KARACHI: A court on Friday remanded into custody two paramilitary soldiers over the killing of an unarmed man that shocked the country.
Rangers personnel Shahid Zafar and Mohammed Afzal were handed over to police in Karachi on Friday by their military commanders, senior police official Tariq Dharejo told AFP.
“We have produced them in a sessions court where the judge remanded them into police custody for five days until Wednesday,” Dharejo added.
Officials had said that five paramilitary soldiers were being held in connection with the killing in a park named after assassinated former prime minister Benazir Bhutto in the upmarket district of Clifton.
Dharejo said Zafar and Afzal were “the main accused” in the shooting, which was captured live on camera and broadcast repeatedly on local television and uploaded to Internet video-sharing site YouTube.
A clean-shaven man, wearing black trousers and a navy shirt, is seen crying and pleading for his life as a soldier cocks his rifle at his neck, then shoots him twice in the hand and thigh.
As his blood pours onto the ground, he begs for help from soldiers who appear to do nothing but watch, until he falls unconscious.

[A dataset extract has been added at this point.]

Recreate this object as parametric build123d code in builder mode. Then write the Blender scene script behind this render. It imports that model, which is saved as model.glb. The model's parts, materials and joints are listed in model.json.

Sarfaraz Shah was accused of robbery, but his family insisted he was an innocent student passing the time of day and has demanded justice.
Prime Minister Yousuf Raza Gilani said the culprits would be “prosecuted” and Major General Aijaz Chaudhry, the Rangers chief in the province of Sindh, said that a three-member team had been set up to conduct an inquiry.
“The incident is deplorable. The Rangers have no authority to kill any unarmed individual and they can fire only in self-defence,” he said.
Leading human rights activists and lawyers condemned the killing as a sign of how brutalised Pakistan has become after years of bomb attacks, targeted assassinations, kidnappings and a Taliban insurgency in the northwest.